RELATIONSHIPS BETWEEN INTERFACE STRUCTURE AND SUPERPLASTIC DEFORMATION

Abstract
Superplastic flow in polycrystals is achieved through atom by atom transport of matter from interfaces stressed in compression to those in tension. The rate of superplastic flow is therefore controlled by the rate of emission and absorption of atoms at interfaces and by the rate of grain boundary diffusion. The structure of the interface can influence both these processes. In recent years the understanding of the relationship between structure and superplastic behavior has evolved through a multifaceted approach that includes phenomenology, micromechanical modelling, critical experiments, and studies of interface structure in a variety of materials.
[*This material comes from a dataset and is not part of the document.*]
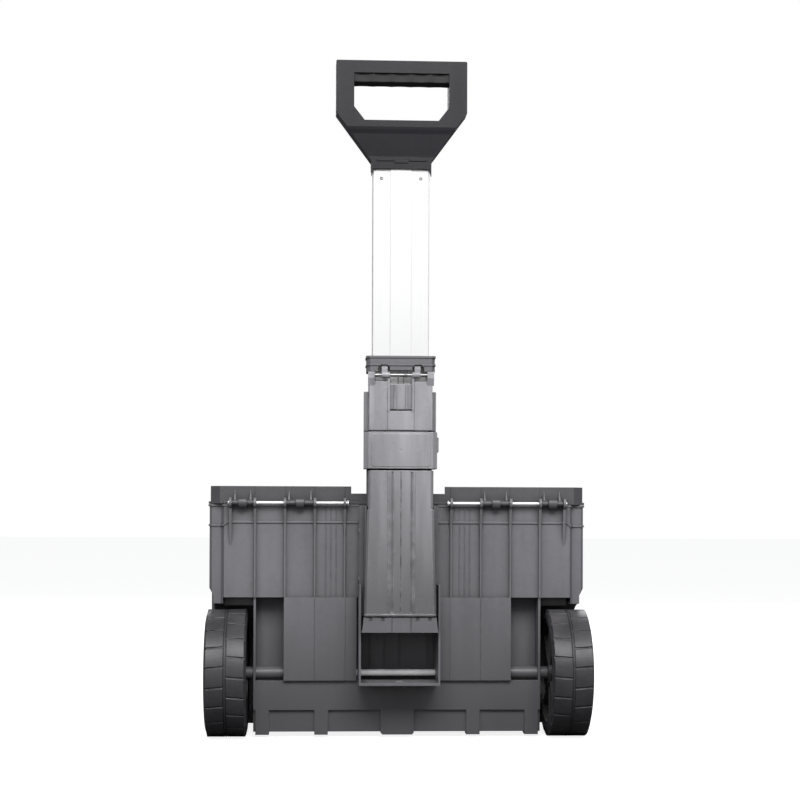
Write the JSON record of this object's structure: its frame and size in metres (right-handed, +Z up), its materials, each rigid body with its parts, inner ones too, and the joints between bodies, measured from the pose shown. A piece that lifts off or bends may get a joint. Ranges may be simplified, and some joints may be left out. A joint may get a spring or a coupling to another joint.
{
  "type": "rolling tool box",
  "caption": "Deep wheeled tool box with a hinged lid, front latches, an axle across the rear and a telescopic flat mast with a D-handle, shown drawn out.",
  "frame": {"origin": "on the floor under the middle of the bounding box, mast drawn out", "axes": "+Z up, -Y towards the side with the wheels and the mast, +X to the right seen from that side"},
  "size_m": [0.595, 0.458, 1.039],
  "materials": {
    "body_plastic": "fine grained satin",
    "lid_plastic": "fine grained satin",
    "column_plastic": "satin",
    "bearing_plastic": "smooth",
    "handle_plastic": "satin",
    "grip_rubber": "matt",
    "seal_rubber": "matt",
    "latch_plastic": "satin",
    "tyre_compound": "satin",
    "rim_plastic": "satin",
    "mast_aluminium": "satin anodised",
    "bright_steel": "zinc plated",
    "screw_steel": "zinc plated"
  },
  "bodies": {
    "box": {"axle_clip_left": "bright_steel", "axle_clip_right": "bright_steel", "axle_sleeve_left": "body_plastic", "axle_sleeve_right": "body_plastic", "axle_support_left": "body_plastic", "axle_support_right": "body_plastic", "box_body": "body_plastic", "column_channel": "body_plastic", "column_foot_cover": "body_plastic", "column_lower_cover": "column_plastic", "column_screws": "screw_steel", "column_sleeve": "column_plastic", "column_upper_housing": "column_plastic", "front_foot_left": "body_plastic", "front_foot_right": "body_plastic", "hinge_rod_left": "bright_steel", "hinge_rod_right": "bright_steel", "latch_pins": "bright_steel", "lever_pivot_rod": "bright_steel", "lever_spring": "screw_steel", "mast_collar": "column_plastic", "mast_guide_bush": "bearing_plastic", "sleeve_clip": "column_plastic", "wheel_axle": "bright_steel", "wheel_spacer_left": "body_plastic", "wheel_spacer_right": "body_plastic"},
    "mast": {"mast_tube": "mast_aluminium", "mast_rivets": "bright_steel", "mast_lock_lugs": "bright_steel", "mast_end_shoe": "bearing_plastic", "handle_rear_shell": "handle_plastic", "handle_front_shell": "handle_plastic", "handle_screws": "screw_steel", "grip_insert": "grip_rubber"},
    "lid": {"lid_shell": "lid_plastic", "lid_seal": "seal_rubber"},
    "lever": {"release_lever": "column_plastic"},
    "wheel_left": {"tyre_left": "tyre_compound", "rim_left": "rim_plastic", "wheel_bush_left": "bearing_plastic", "hub_cap_left": "rim_plastic"},
    "latch_left": {"latch_left": "latch_plastic"},
    "wheel_right": {"tyre_right": "tyre_compound", "rim_right": "rim_plastic", "wheel_bush_right": "bearing_plastic", "hub_cap_right": "rim_plastic"},
    "latch_right": {"latch_right": "latch_plastic"}
  },
  "joints": [
    {"name": "mast_slide", "type": "slide", "parent": "box", "child": "mast", "axis": [0, 0, 1], "range_m": [-0.274, 0]},
    {"name": "lid_hinge", "type": "hinge", "parent": "box", "child": "lid", "pos_m": [0, -0.153, 0.365], "axis": [1, 0, 0], "range_deg": [0, 90]},
    {"name": "release_lever_pivot", "type": "hinge", "parent": "box", "child": "lever", "pos_m": [0, -0.221, 0.559], "axis": [1, 0, 0], "range_deg": [0, 7], "stiffness_Nm_per_rad": 1.2, "springref_deg": -8.59, "deforming": ["lever_spring"]},
    {"name": "wheel_spin_left", "type": "hinge", "parent": "box", "child": "wheel_left", "pos_m": [-0.265, -0.129, 0.1], "axis": [1, 0, 0], "continuous": true},
    {"name": "wheel_spin_right", "type": "hinge", "parent": "box", "child": "wheel_right", "pos_m": [0.265, -0.129, 0.1], "axis": [1, 0, 0], "continuous": true},
    {"name": "latch_pivot_left", "type": "hinge", "parent": "box", "child": "latch_left", "pos_m": [-0.17, 0.2248, 0.322], "axis": [-1, 0, 0], "range_deg": [0, 100]},
    {"name": "latch_pivot_right", "type": "hinge", "parent": "box", "child": "latch_right", "pos_m": [0.17, 0.2248, 0.322], "axis": [-1, 0, 0], "range_deg": [0, 100]}
  ]
}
On this basis, three types of structure dependent superplastic flow are explored in this paper. In Type I, boundary structure is such that the exchange of atoms at the interface is much faster than grain boundary diffusion. In this type boundaries generally have a high Σ structure. In Type II, boundaries contain a small amount of fluid which leads to enhanced diffusion at the interface provided that the crystal phase is at least somewhat soluble in the liquid. In Type III the interfaces are predominantly low angle boundaries. Interestingly, the last type produces the fastest rates of superplastic deformation and, therefore, is technologically most significant, but also is the least understood. We speculate that grain boundary dislocations shuttle between interfaces to produce Type III superplasticity.